The schools chief called the final proposals “sustainable” but acknowledged the district’s looming “structural deficit” of hundreds of millions that he said will require more substantial conversations with the city and state.
Ultimately, the agreement is a boon for union President Davis Gates and Vice President Jackson Potter, who are up for re-election in May. Due to changes in state law, negotiations focused more on non-economic issues that would affect kids’ experiences than in years past, union members said.
The resulting contract gives veteran teachers pay increases; shifts policies around teacher planning time and evaluations; adds more teachers assistants, librarians, nurses and bilingual-endorsed educators and lowers class sizes.
Final sticking points: veteran pay increases, planning time, evaluations
CTU’s slate of 700 asks from mid-April was whittled to just three sticking points last week.
In response to lasting disagreements about raises for veteran teachers, the district agreed to put $30 million toward pay increases for its longest-serving staff, phased in over four years.
(The average salary of a CPS employee under the proposals is forecasted to be over $110,000 by the contract’s end).
Bogdana Chkoumbova, CPS’ chief education officer, acknowledged they’d spent weeks debating preparatory time in the elementary school day, and landed on 70 minutes — up from an hour. The district’s hold up was that CPS “really did not want to continue to expand planning time (at) the expense of student time,” Chkoumbova said.
The extra 10 minutes could go toward meeting the state’s requirement for 30-minute recess, Chkoumbova said, but it will be different for every school. The agreement also shifts three days for principal-directed professional development days to teachers, who can use that time for prep.
Teachers evaluations, one of the last holdups in negotiations, will be adjusted to a three-year cycle for tenured teachers who have been with the district for over 19 years. Additional training, mentoring and professional development resources will be adjusted for teachers in high-need schools, according to CPS.
Teachers assistants, librarians, nurses and bilingual education supports
CPS said it has maintained over 7,000 teachers since 2019, and will commit to approximately 800 to 900 employees over the next four years. Felton said he believes that the staffing allocations would not put the district into “further financial distress.” He stressed that the staffing additions will be intentional.
“We think that they’re going to the right schools to serve the right kids,” Felton said.
The contract includes compensation for 30 additional bilingual teachers assistants in order to meet the needs of English Language Learners, a population that increased by 11% at the start of the 2024-25 school year from the previous year, reaching over 88,000 students — more than 25% of the total student population.
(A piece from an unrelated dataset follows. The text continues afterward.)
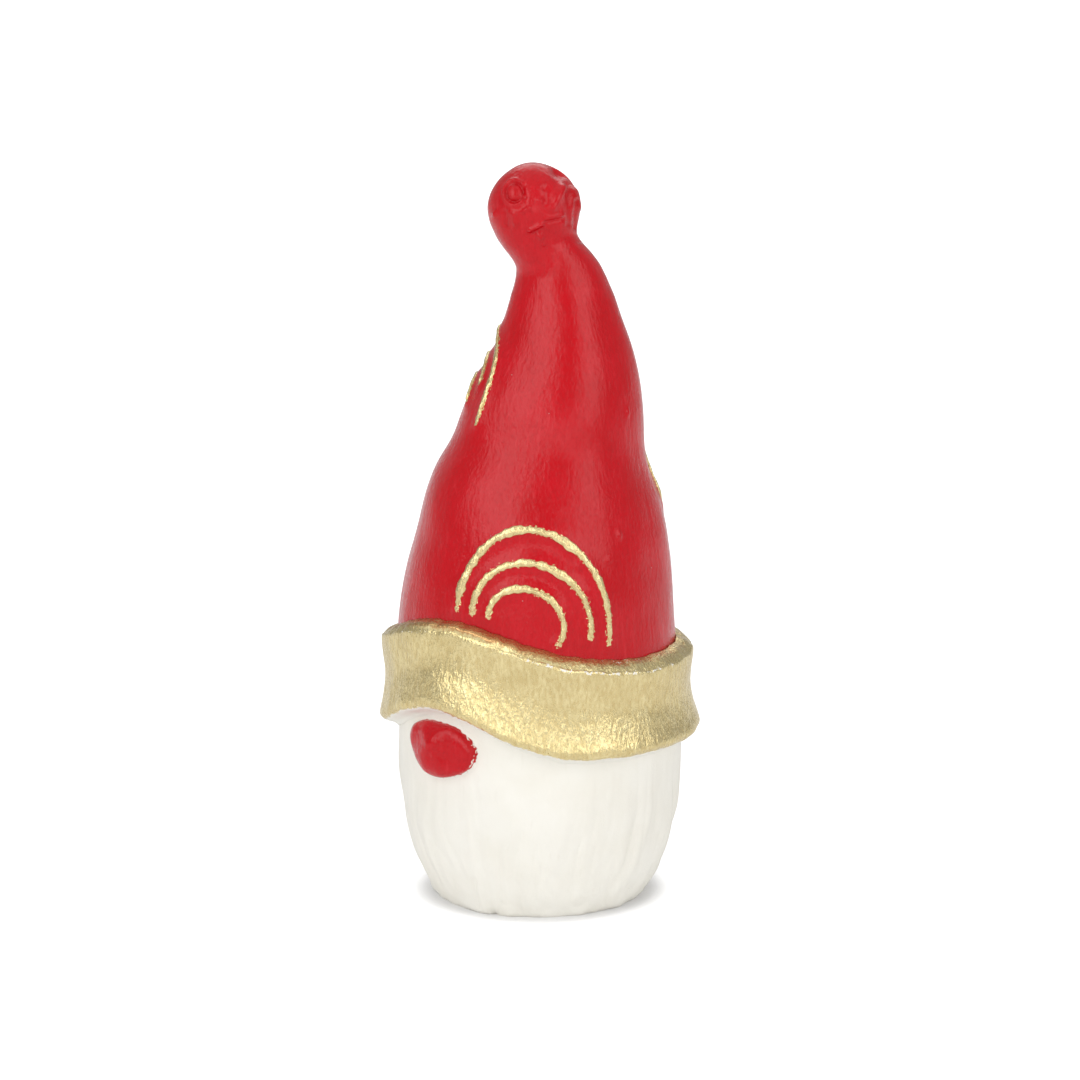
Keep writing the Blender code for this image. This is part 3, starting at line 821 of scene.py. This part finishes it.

That increase was mostly caused by the thousands of migrant children enrolled in the school district since 2022, when the first of over 50,000 asylum seekers arrived in Chicago from Texas, under the direction of Gov. Greg Abbott. Many of them settled on the South and West Sides where there wasn’t the language support they needed.
The contract has cemented proposals in its new contract for newcomer or immigrant students through a standing bilingual education committee. The bargaining team agreed to proposals for 24 fine arts teachers, 68 technology coordinators and 90 librarians added over three years.
Class sizes and safe spaces
The finalized proposals dedicate $40 million to address class size limits, more than ever before.
Kindergarten class limits will go down from 32 to 25. First through third graders will have a limit of 28 students and fourth through eighth a limit of 30. Oversized classrooms (above 23) will be required to add a teaching assistant.
Other substantive proposals include $10 million in transportation, equipment and uniforms for sports. The contract will create LGBTQ+ safe spaces in schools, promising to put free hygiene products in all bathrooms and prohibiting discriminatory practices based on gender identity.
It also includes academic freedom protections, giving union members the right to choose to supplement school curriculum with lessons, units and learning activities according to their professional judgment.